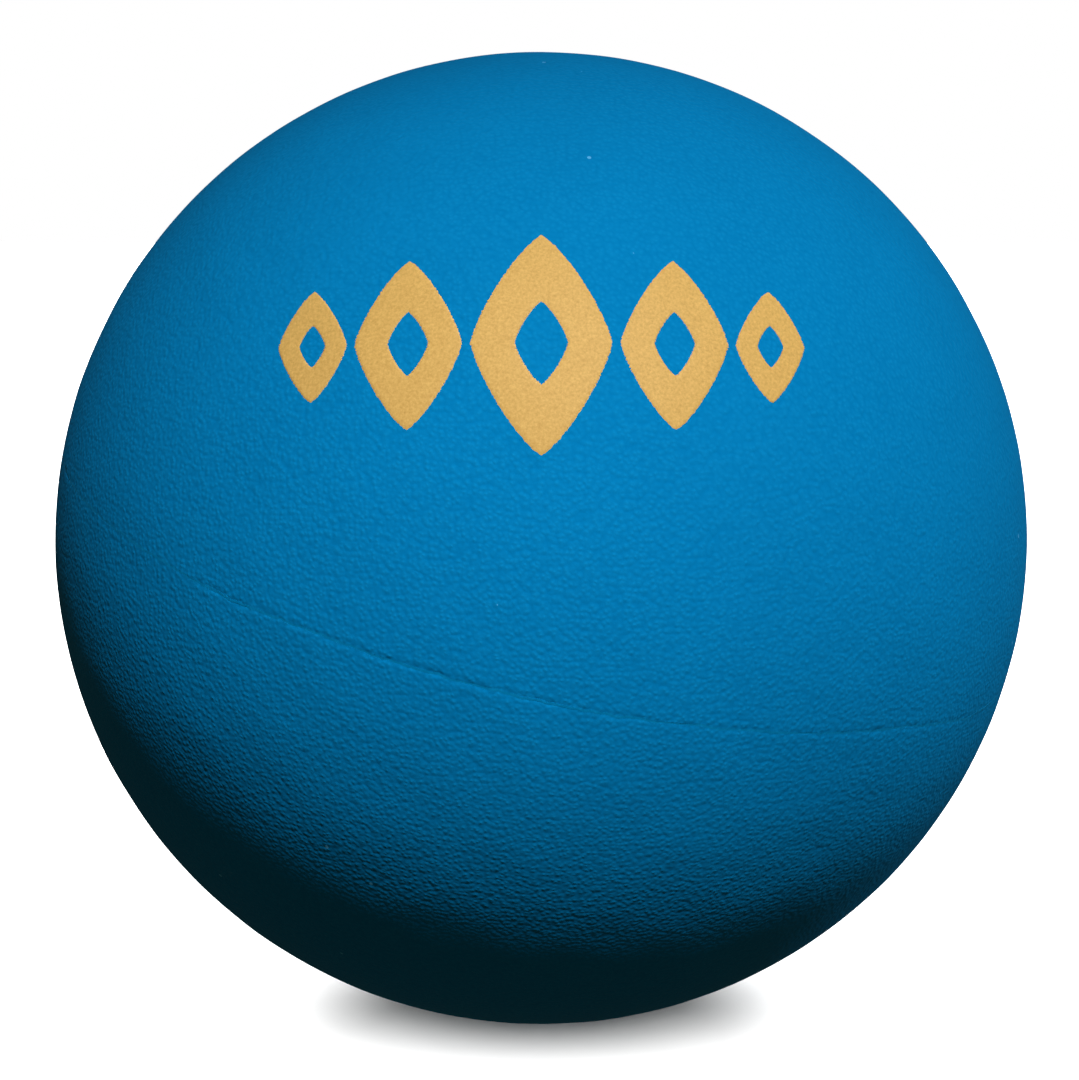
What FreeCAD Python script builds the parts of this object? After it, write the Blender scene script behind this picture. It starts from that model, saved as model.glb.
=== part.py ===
"""Court ball of blue rubber: two moulded half shells cemented edge to edge, with a gold printed mark.

Frame: millimetres, origin at the ball's centre, +Z up as the ball lies, -Y the printed side, +X to its right.
The half shells and the cement are drawn in the seam's own frame, where the seam lies in the plane z = 0,
and are then turned together by SEAM_TURN, because the ball lies with its seam a little off level.
Each piece is one node. Pieces that touch meet face to face and share no volume.
"""
import FreeCAD
import Part

import math
import os

from FreeCAD import Placement, Rotation, Vector

# Driving dimensions, in millimetres and degrees.
BALL_DIAMETER = 57.15        # 2 1/4 in, the size that the game's rules set
WALL = 3.7                   # rubber wall, which brings the ball to its rule weight of about 40 g
CEMENT_FILM = 0.12           # cured cement between the two ground edges
EDGE_ROUND = 0.10            # rounding of each shell's outer edge, which leaves the fine seam groove
BEAD_HALF_WIDTH = 0.9        # cement squeezed out inside the ball, each side of the seam
BEAD_HEIGHT = 0.35           # how far that bead stands into the hollow

SEAM_LEAN = 13.5             # the seam plane's normal leans this far to +X
SEAM_NOD = 7.7               # and this far towards the printed side

INK = 0.04                   # thickness of the printed film
MARK_RISE = 9.5              # the mark's centre above the ball's centre, across the print stroke
STROKE_FALL = 8.0            # the print stroke runs down this much as it comes in from -Y
MARK_GAP = 0.35              # between neighbouring lozenges, tip to tip
LOZENGE_SLENDER = 1.6        # height of a lozenge over its width
SIDE_SWELL = 0.16            # how far a side's middle is pushed out, over its distance from the centre
CENTRE_WIDTH = 7.0
INNER_WIDTH = 5.4
OUTER_WIDTH = 3.6
OPENING_SHARE = 0.36         # the opening's size over its lozenge's
TIP_ROUND = 0.14             # rounding of a lozenge's corners, for each millimetre of its half width

# Worked out from them.
OUTER_RADIUS = BALL_DIAMETER / 2
INNER_RADIUS = OUTER_RADIUS - WALL
HALF_FILM = CEMENT_FILM / 2
ROUND_CENTRE_Z = HALF_FILM + EDGE_ROUND
ROUND_CENTRE_R = math.sqrt((OUTER_RADIUS - EDGE_ROUND) ** 2 - ROUND_CENTRE_Z ** 2)
BEAD_ANGLE = BEAD_HALF_WIDTH / INNER_RADIUS
Z_AXIS = Vector(0, 0, 1)
SEAM_TURN = Rotation(Vector(0, 1, 0), SEAM_LEAN).multiply(Rotation(Vector(1, 0, 0), SEAM_NOD))


def rz(radius, height):
    """A point of a profile, at that distance from the seam frame's axis and that height."""
    return Vector(radius, 0, height)


def on_circle(radius, angle):
    """A point of a profile on the circle about the ball's centre, at that angle above the seam."""
    return rz(radius * math.cos(angle), radius * math.sin(angle))


def line(a, b):
    return Part.LineSegment(a, b).toShape()


def arc(a, middle, b):
    return Part.Arc(a, middle, b).toShape()


def turned_solid(edges):
    """The solid that a closed profile sweeps once round the seam frame's axis, laid as the ball lies."""
    solid = Part.Face(Part.Wire(edges)).revolve(Vector(), Z_AXIS, 360)
    solid.Placement = Placement(Vector(), SEAM_TURN)
    return Part.Solid(solid.Shells[0])


def half_shell(side):
    """One moulded half: outer sphere, rounded outer edge, flat ground edge, inner sphere. side is 1 or -1."""
    def at(point):
        return Vector(point.x, 0, side * point.z)

    round_centre = rz(ROUND_CENTRE_R, ROUND_CENTRE_Z)
    sphere_end = round_centre * (OUTER_RADIUS / (OUTER_RADIUS - EDGE_ROUND))
    outward = math.atan2(ROUND_CENTRE_Z, ROUND_CENTRE_R)
    round_middle_angle = (outward - math.pi / 2) / 2
    round_middle = round_centre + rz(EDGE_ROUND * math.cos(round_middle_angle),
                                     EDGE_ROUND * math.sin(round_middle_angle))
    ground_outer = rz(ROUND_CENTRE_R, HALF_FILM)
    ground_inner = rz(math.sqrt(INNER_RADIUS ** 2 - HALF_FILM ** 2), HALF_FILM)
    pole_outer = rz(0, OUTER_RADIUS)
    pole_inner = rz(0, INNER_RADIUS)
    return turned_solid([
        line(at(pole_inner), at(pole_outer)),
        arc(at(pole_outer), at(on_circle(OUTER_RADIUS, math.pi / 4)), at(sphere_end)),
        arc(at(sphere_end), at(round_middle), at(ground_outer)),
        line(at(ground_outer), at(ground_inner)),
        arc(at(ground_inner), at(on_circle(INNER_RADIUS, math.pi / 4)), at(pole_inner)),
    ])


def seam_cement():
    """The cured cement: a flat film between the ground edges, and the bead squeezed out along its inside."""
    film_outer_up = rz(ROUND_CENTRE_R, HALF_FILM)
    film_outer_down = rz(ROUND_CENTRE_R, -HALF_FILM)
    film_angle = math.asin(HALF_FILM / INNER_RADIUS)
    film_inner_up = on_circle(INNER_RADIUS, film_angle)
    film_inner_down = on_circle(INNER_RADIUS, -film_angle)
    middle_angle = (BEAD_ANGLE + film_angle) / 2
    bead_up = on_circle(INNER_RADIUS, BEAD_ANGLE)
    bead_down = on_circle(INNER_RADIUS, -BEAD_ANGLE)
    return turned_solid([
        line(film_outer_down, film_outer_up),
        line(film_outer_up, film_inner_up),
        arc(film_inner_up, on_circle(INNER_RADIUS, middle_angle), bead_up),
        arc(bead_up, rz(INNER_RADIUS - BEAD_HEIGHT, 0), bead_down),
        arc(bead_down, on_circle(INNER_RADIUS, -middle_angle), film_inner_down),
        line(film_inner_down, film_outer_down),
    ])


def lozenge_prism(centre_x, half_width):
    """A lozenge with swollen sides and rounded corners, swept along the print stroke to the ball's middle."""
    half_height = half_width * LOZENGE_SLENDER
    centre = Vector(centre_x, 0, MARK_RISE)
    reaches = [Vector(half_width, 0, 0), Vector(0, 0, half_height),
               Vector(-half_width, 0, 0), Vector(0, 0, -half_height)]
    sides = []
    for reach, next_reach in zip(reaches, reaches[1:] + reaches[:1]):
        side_middle = (reach + next_reach) / 2 * (1 + SIDE_SWELL)
        sides.append(arc(centre + reach, centre + side_middle, centre + next_reach))
    prism = Part.Face(Part.Wire(sides)).extrude(Vector(0, -2 * OUTER_RADIUS, 0))
    corner_edges = [edge for edge in prism.Edges if edge.Length > 1.9 * OUTER_RADIUS]
    prism = prism.makeFillet(TIP_ROUND * half_width, corner_edges)
    prism.Placement = Placement(Vector(), Rotation(Vector(1, 0, 0), -STROKE_FALL))
    return prism


def printed_lozenge(centre_x, width, film):
    """One printed lozenge: a ring of ink round a lozenge-shaped opening."""
    outline = lozenge_prism(centre_x, width / 2)
    opening = lozenge_prism(centre_x, width / 2 * OPENING_SHARE)
    return film.common(outline.cut(opening)).Solids[0]


def printed_mark():
    """The five lozenges of the mark, by name, from the film of ink that wraps the ball."""
    film = Part.makeSphere(OUTER_RADIUS + INK).cut(Part.makeSphere(OUTER_RADIUS))
    inner_x = CENTRE_WIDTH / 2 + MARK_GAP + INNER_WIDTH / 2
    outer_x = inner_x + INNER_WIDTH / 2 + MARK_GAP + OUTER_WIDTH / 2
    places = {
        "printed_lozenge_centre": (0, CENTRE_WIDTH),
        "printed_lozenge_inner_left": (-inner_x, INNER_WIDTH),
        "printed_lozenge_inner_right": (inner_x, INNER_WIDTH),
        "printed_lozenge_outer_left": (-outer_x, OUTER_WIDTH),
        "printed_lozenge_outer_right": (outer_x, OUTER_WIDTH),
    }
    return {name: printed_lozenge(x, width, film) for name, (x, width) in places.items()}


def main():
    nodes = {
        "upper_half_shell": half_shell(1),
        "lower_half_shell": half_shell(-1),
        "seam_cement": seam_cement(),
        **printed_mark(),
    }
    os.makedirs("parts", exist_ok=True)
    for name, shape in nodes.items():
        shape.exportStep(f"parts/{name}.step")
        print(f"{name}: {len(shape.Solids)} solid(s), {shape.Volume:.2f} mm3, valid {shape.isValid()}")


main()
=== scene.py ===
# %% [markdown]
# # A blue rubber court ball
#
# The ball is hollow. It is moulded as two half shells of blue rubber, whose flat edges are ground and
# cemented together, and a gold mark is printed on one side. This lesson builds each of those pieces as a
# surface worked out with numpy, gives it a procedural finish, and sets it in a small white studio.
# Everything is in metres, in the frame of the CAD model, which is loaded first and never changed.

import bpy
import numpy as np
from mathutils import Matrix, Vector


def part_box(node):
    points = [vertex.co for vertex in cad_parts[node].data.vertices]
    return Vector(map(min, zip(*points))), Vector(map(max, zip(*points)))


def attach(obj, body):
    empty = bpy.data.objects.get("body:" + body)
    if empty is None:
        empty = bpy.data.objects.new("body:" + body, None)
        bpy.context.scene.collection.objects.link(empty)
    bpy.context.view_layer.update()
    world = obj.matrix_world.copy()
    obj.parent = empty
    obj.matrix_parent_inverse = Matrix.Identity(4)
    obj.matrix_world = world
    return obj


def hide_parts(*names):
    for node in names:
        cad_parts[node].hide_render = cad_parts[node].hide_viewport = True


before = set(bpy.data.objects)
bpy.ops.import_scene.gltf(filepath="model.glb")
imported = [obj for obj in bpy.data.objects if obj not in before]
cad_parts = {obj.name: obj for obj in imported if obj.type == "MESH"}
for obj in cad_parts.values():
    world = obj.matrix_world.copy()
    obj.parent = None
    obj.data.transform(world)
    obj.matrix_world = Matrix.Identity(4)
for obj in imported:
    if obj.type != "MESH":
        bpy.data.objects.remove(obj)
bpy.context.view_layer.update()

print("CAD nodes:", sorted(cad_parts))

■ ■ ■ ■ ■

**Aim of the task:** Everything from the first line above through the line that contains "SEAM_NOD = 7.7" should be duplicated exactly, please, and nothing beyond it.

**Output for this task:**
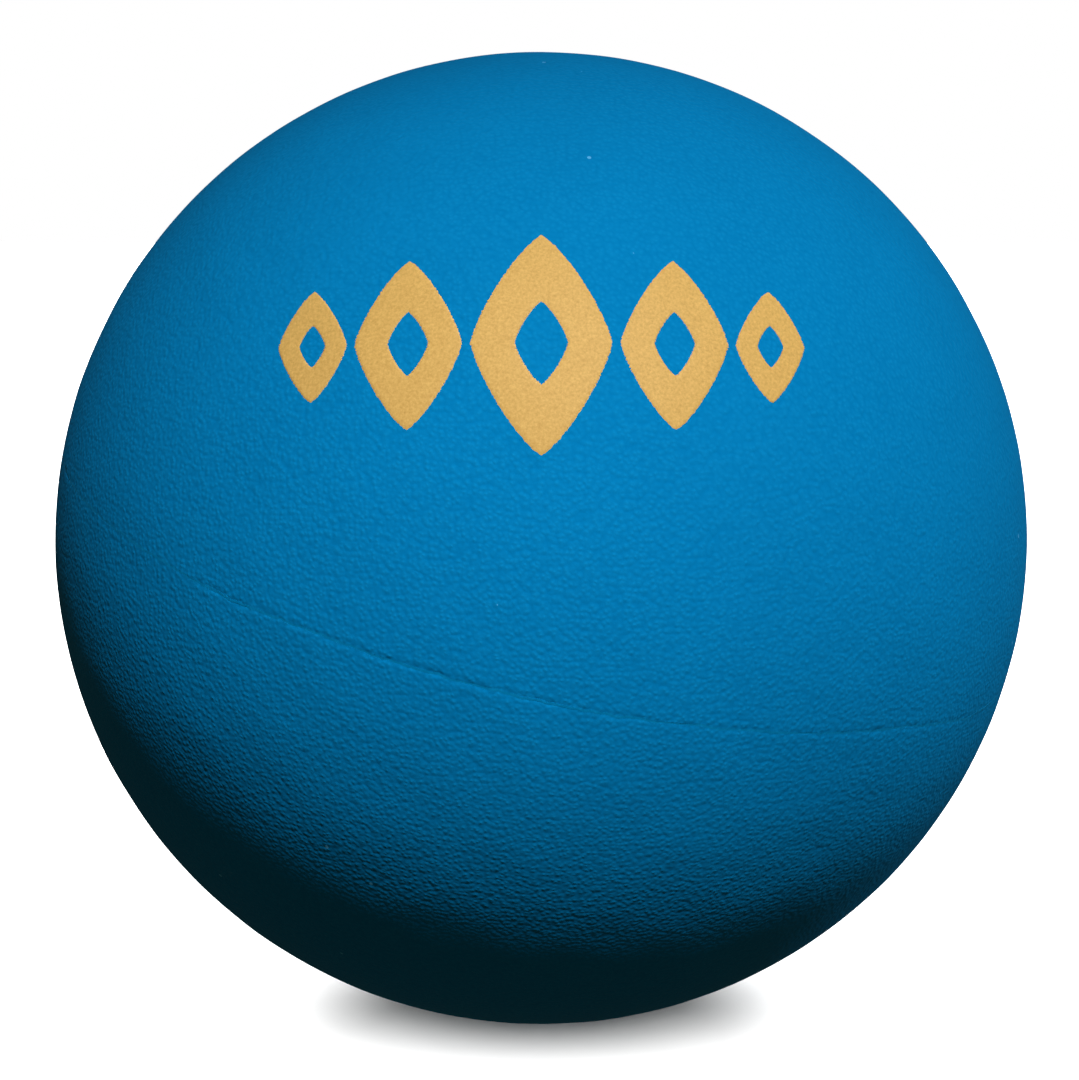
What FreeCAD Python script builds the parts of this object? After it, write the Blender scene script behind this picture. It starts from that model, saved as model.glb.
=== part.py ===
"""Court ball of blue rubber: two moulded half shells cemented edge to edge, with a gold printed mark.

Frame: millimetres, origin at the ball's centre, +Z up as the ball lies, -Y the printed side, +X to its right.
The half shells and the cement are drawn in the seam's own frame, where the seam lies in the plane z = 0,
and are then turned together by SEAM_TURN, because the ball lies with its seam a little off level.
Each piece is one node. Pieces that touch meet face to face and share no volume.
"""
import FreeCAD
import Part

import math
import os

from FreeCAD import Placement, Rotation, Vector

# Driving dimensions, in millimetres and degrees.
BALL_DIAMETER = 57.15        # 2 1/4 in, the size that the game's rules set
WALL = 3.7                   # rubber wall, which brings the ball to its rule weight of about 40 g
CEMENT_FILM = 0.12           # cured cement between the two ground edges
EDGE_ROUND = 0.10            # rounding of each shell's outer edge, which leaves the fine seam groove
BEAD_HALF_WIDTH = 0.9        # cement squeezed out inside the ball, each side of the seam
BEAD_HEIGHT = 0.35           # how far that bead stands into the hollow

SEAM_LEAN = 13.5             # the seam plane's normal leans this far to +X
SEAM_NOD = 7.7               # and this far towards the printed side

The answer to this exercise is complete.